Re: [PATCH] cgroup/cpuset: Optimize update_tasks_nodemask()

From: Haifeng Xu
Date: Thu Nov 24 2022 - 21:14:30 EST




On 2022/11/25 07:00, Waiman Long wrote:
> On 11/24/22 02:49, Haifeng Xu wrote:
>>
>> On 2022/11/24 12:24, Waiman Long wrote:
>>> On 11/23/22 22:33, Haifeng Xu wrote:
>>>> On 2022/11/24 04:23, Waiman Long wrote:
>>>>> On 11/23/22 03:21, haifeng.xu wrote:
>>>>>> When change the 'cpuset.mems' under some cgroup, system will hung
>>>>>> for a long time. From the dmesg, many processes or theads are
>>>>>> stuck in fork/exit. The reason is show as follows.
>>>>>>
>>>>>> thread A:
>>>>>> cpuset_write_resmask /* takes cpuset_rwsem */
>>>>>>      ...
>>>>>>        update_tasks_nodemask
>>>>>>          mpol_rebind_mm /* waits mmap_lock */
>>>>>>
>>>>>> thread B:
>>>>>> worker_thread
>>>>>>      ...
>>>>>>        cpuset_migrate_mm_workfn
>>>>>>          do_migrate_pages /* takes mmap_lock */
>>>>>>
>>>>>> thread C:
>>>>>> cgroup_procs_write /* takes cgroup_mutex and
>>>>>> cgroup_threadgroup_rwsem */
>>>>>>      ...
>>>>>>        cpuset_can_attach
>>>>>>          percpu_down_write /* waits cpuset_rwsem */
>>>>>>
>>>>>> Once update the nodemasks of cpuset, thread A wakes up thread B to
>>>>>> migrate mm. But when thread A iterates through all tasks, including
>>>>>> child threads and group leader, it has to wait the mmap_lock which
>>>>>> has been take by thread B. Unfortunately, thread C wants to migrate
>>>>>> tasks into cgroup at this moment, it must wait thread A to release
>>>>>> cpuset_rwsem. If thread B spends much time to migrate mm, the
>>>>>> fork/exit which acquire cgroup_threadgroup_rwsem also need to
>>>>>> wait for a long time.
>>>>>>
>>>>>> There is no need to migrate the mm of child threads which is
>>>>>> shared with group leader. Just iterate through the group
>>>>>> leader only.
>>>>>>
>>>>>> Signed-off-by: haifeng.xu <haifeng.xu@xxxxxxxxxx>
>>>>>> ---
>>>>>>     kernel/cgroup/cpuset.c | 3 +++
>>>>>>     1 file changed, 3 insertions(+)
>>>>>>
>>>>>> diff --git a/kernel/cgroup/cpuset.c b/kernel/cgroup/cpuset.c
>>>>>> index 589827ccda8b..43cbd09546d0 100644
>>>>>> --- a/kernel/cgroup/cpuset.c
>>>>>> +++ b/kernel/cgroup/cpuset.c
>>>>>> @@ -1968,6 +1968,9 @@ static void update_tasks_nodemask(struct cpuset
>>>>>> *cs)
>>>>>>               cpuset_change_task_nodemask(task, &newmems);
>>>>>>     +        if (!thread_group_leader(task))

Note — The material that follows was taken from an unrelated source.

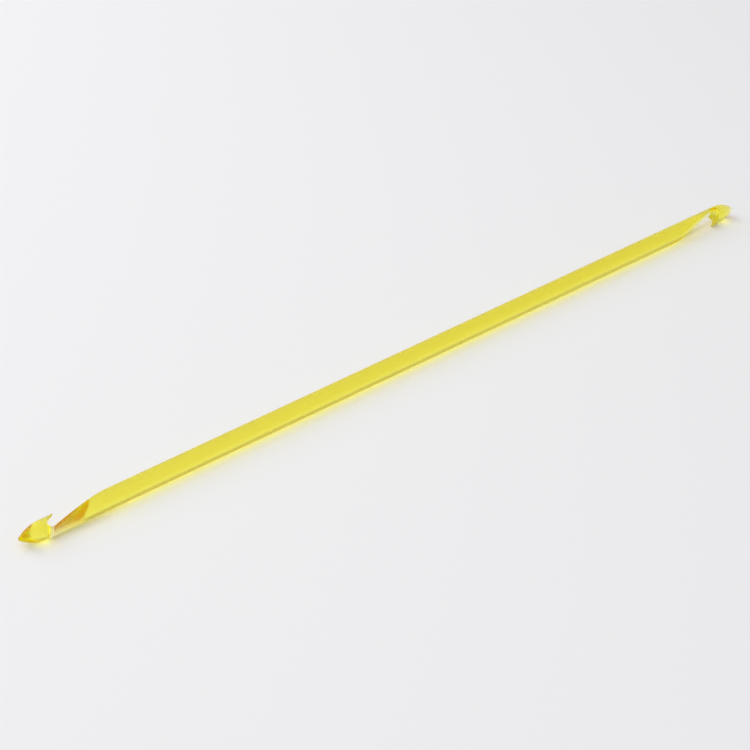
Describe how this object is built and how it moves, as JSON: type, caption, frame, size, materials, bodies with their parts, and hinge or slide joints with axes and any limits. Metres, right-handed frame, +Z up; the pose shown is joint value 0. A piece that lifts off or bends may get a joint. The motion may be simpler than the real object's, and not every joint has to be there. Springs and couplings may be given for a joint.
{
  "type": "tunisian crochet hook",
  "caption": "Double-ended tunisian crochet hook: a long round rod of clear yellow acrylic with a pointed, hooked head at each end and mouths that open to opposite sides",
  "frame": {"origin": "the middle of the hook's length, on the floor under it", "axes": "+X runs along the hook, +Z is up. The hook lies rolled as it does in the picture: the mouth at -X opens to +Y and a little upward, the mouth at +X to -Y and a little downward"},
  "size_m": [0.3, 0.006, 0.006],
  "materials": {
    "acrylic": "clear, polished"
  },
  "bodies": {
    "root": {"crochet_hook": "acrylic"}
  },
  "joints": []
}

>>>>>> +            continue;
>>>>>> +
>>>>>>             mm = get_task_mm(task);
>>>>>>             if (!mm)
>>>>>>                 continue;
>>>>> Could you try the attached test patch to see if it can fix your
>>>>> problem?
>>>>> Something along the line of this patch will be more acceptable.
>>>>>
>>>>> Thanks,
>>>>> Longman
>>>>>
>>>> Hi, Longman.
>>>> Thanks for your patch, but there are still some problems.
>>>>
>>>> 1)
>>>>     (group leader, node: 0,1)
>>>>            cgroup0
>>>>            /     \
>>>>           /       \
>>>>       cgroup1   cgroup2
>>>>      (threads)  (threads)
>>>>
>>>> If set node 0 in cgroup1 and node 1 in cgroup2, both of them will
>>>> update
>>>> the mm. And the nodemask of mm depends on who set the node last.

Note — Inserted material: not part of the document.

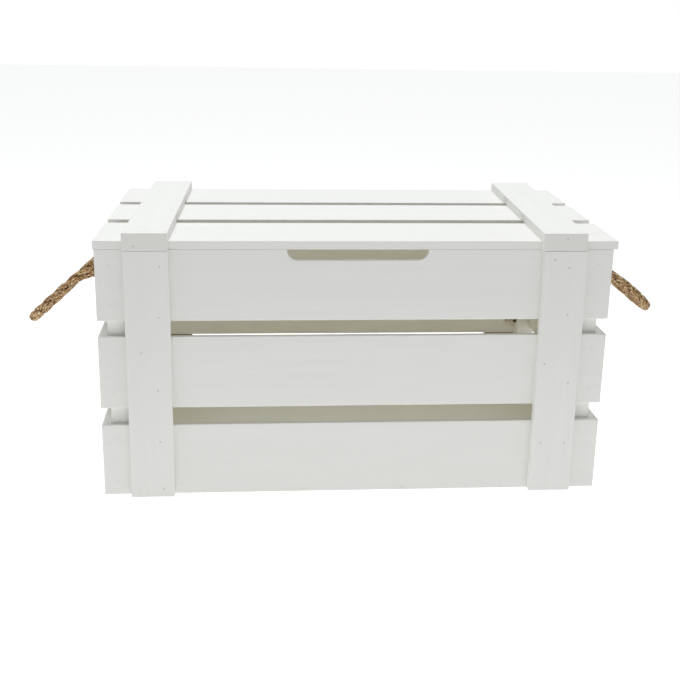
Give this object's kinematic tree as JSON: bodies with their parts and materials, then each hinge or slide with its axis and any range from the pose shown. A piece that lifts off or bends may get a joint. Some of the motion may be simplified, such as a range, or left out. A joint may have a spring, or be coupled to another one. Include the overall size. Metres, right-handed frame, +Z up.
{
  "type": "slatted wooden storage crate",
  "caption": "White-painted slatted wooden crate with a hinged slatted lid, a finger notch in the front and a knotted rope handle at each end.",
  "frame": {"origin": "middle of the crate's footprint on the floor, without the rope handles", "axes": "+X along the crate to its right, +Y to the hinged back, +Z up; the front with the finger notch faces -Y"},
  "size_m": [0.6745, 0.3, 0.2662],
  "materials": {
    "painted_wood": "matte white paint over softwood",
    "painted_nails": "wire nails painted over in matte white",
    "hinge_steel": "zinc-plated steel, satin",
    "jute_rope": "coarse three-strand jute"
  },
  "bodies": {
    "crate": {"front_bottom_slat": "painted_wood", "front_middle_slat": "painted_wood", "front_top_slat": "painted_wood", "back_bottom_slat": "painted_wood", "back_middle_slat": "painted_wood", "back_top_slat": "painted_wood", "left_end_bottom_slat": "painted_wood", "left_end_middle_slat": "painted_wood", "left_end_top_slat": "painted_wood", "right_end_bottom_slat": "painted_wood", "right_end_middle_slat": "painted_wood", "right_end_top_slat": "painted_wood", "front_left_post": "painted_wood", "front_right_post": "painted_wood", "back_left_post": "painted_wood", "back_right_post": "painted_wood", "front_left_batten": "painted_wood", "front_right_batten": "painted_wood", "back_left_batten": "painted_wood", "back_right_batten": "painted_wood", "base_panel": "painted_wood", "front_batten_nails": "painted_nails", "back_batten_nails": "painted_nails", "front_slat_nails": "painted_nails", "back_slat_nails": "painted_nails", "left_end_nails": "painted_nails", "right_end_nails": "painted_nails", "base_nails": "painted_nails", "left_hinge_carcass_leaf": "hinge_steel", "right_hinge_carcass_leaf": "hinge_steel", "left_hinge_pin": "hinge_steel", "right_hinge_pin": "hinge_steel", "hinge_carcass_screws": "hinge_steel", "left_front_rope_end": "jute_rope", "left_rear_rope_end": "jute_rope", "right_front_rope_end": "jute_rope", "right_rear_rope_end": "jute_rope"},
    "lid": {"lid_front_slat": "painted_wood", "lid_middle_slat": "painted_wood", "lid_rear_slat": "painted_wood", "lid_left_batten": "painted_wood", "lid_right_batten": "painted_wood", "lid_left_block": "painted_wood", "lid_right_block": "painted_wood", "lid_batten_nails": "painted_nails", "lid_block_nails": "painted_nails", "left_hinge_lid_leaf": "hinge_steel", "right_hinge_lid_leaf": "hinge_steel", "hinge_lid_screws": "hinge_steel"},
    "left_handle": {"left_rope_loop": "jute_rope"},
    "right_handle": {"right_rope_loop": "jute_rope"}
  },
  "joints": [
    {"name": "lid_hinge", "type": "hinge", "parent": "crate", "child": "lid", "pos_m": [0, 0.145, 0.249], "axis": [-1, 0, 0], "range_deg": [0, 120]},
    {"name": "left_handle_swing", "type": "hinge", "parent": "crate", "child": "left_handle", "pos_m": [-0.2551, 0, 0.205], "axis": [0, 1, 0], "range_deg": [-30, 90], "stiffness_Nm_per_rad": 0.15},
    {"name": "right_handle_swing", "type": "hinge", "parent": "crate", "child": "right_handle", "pos_m": [0.2523, 0, 0.2125], "axis": [0, -1, 0], "range_deg": [-30, 110], "stiffness_Nm_per_rad": 0.15}
  ]
}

>>> Yes, that is the existing behavior. It was not that well defined in the
>>> past and so it is somewhat ambiguous as to what we need to do about it.
>>>
>> The test patch works if the child threads are in same cpuset with group
>> leader which has same logic with my patch. But if they are in different
>> cpusets, the test patch will fail because the contention of mmap_lock
>> still exsits and seems similar to the original logic.
>
> That is true. I am thinking about adding a nodemask to mm_struct so that
> we can figure out if we need to propagate the changes down to all the
> VMAs and do the migration. That will enable us to avoid doing wasteful
> work.
>
> Current node mask handling isn't that efficient especially for distros
> that have a relatively large NODES_SHIFT value. Some work may also be
> need in this area.
>
>>> BTW, cgroup1 has a memory_migrate flag which will force page migration
>>> if set. I guess you may have it set in your case as it will introduce a
>>> lot more delay as page migration takes time. That is probably the reason
>>> why you are seeing a long delay. So one possible solution is to turn
>>> this flag off. Cgroup v2 doesn't have this flag.
>>>
>> Dou you mean 'CS_MEMORY_MIGRATE'? This flag can be turn off in Cgroup
>> v1, but it has been set in Cgroup v2 (cpuset_css_alloc) in default and
>> couldn't be changed.
> You are right. Cgroup v2 has CS_MEMORY_MIGRATE enabled by default and
> can't be turned off.
>>
>>>> 2)
>>>>      (process, node: 0,1)
>>>>            cgroup0
>>>>            /     \
>>>>           /       \
>>>>       cgroup1   cgroup2
>>>>      (node: 0)  (node: 1)
>>>>
>>>> If migrate thread from cgroup0 to cgroup1 or cgroup2, cpuset_attach
>>>> won't update the mm. So the nodemask of thread, including mems_allowed
>>>> and mempolicy(updated in cpuset_change_task_nodemask), is different
>>>> from
>>>> the vm_policy in vma(updated in mpol_rebind_mm).
>>> Yes, that can be the case.
>>>
>>>>
>>>> In a word, if threads have different cpusets with different
>>>> nodemask, it
>>>> will cause inconsistent memory behavior.
>>> So do you have suggestion of what we need to do going forward?
>> Should we prevent thread from migrating to those cgroups which have
>> different nodemask with the cgroup that contains the group leader?
>>
>> In addition, the group leader and child threads should be in same cgroup
>> tree, also the level of cgroup containes group leader must be higher
>> than these cgroups contain child threads, so update_nodemask will work.
>>
>> Or just disable thread migration in cpuset?It's easy to achieve but will
>> affect cpu bind.
>
> As said above, my current inclination is to add a nodemask to mm_struct
> and revise the way nodemask is being handled. That will take some time>
> Cheers,
> Longman
>

OK, thanks.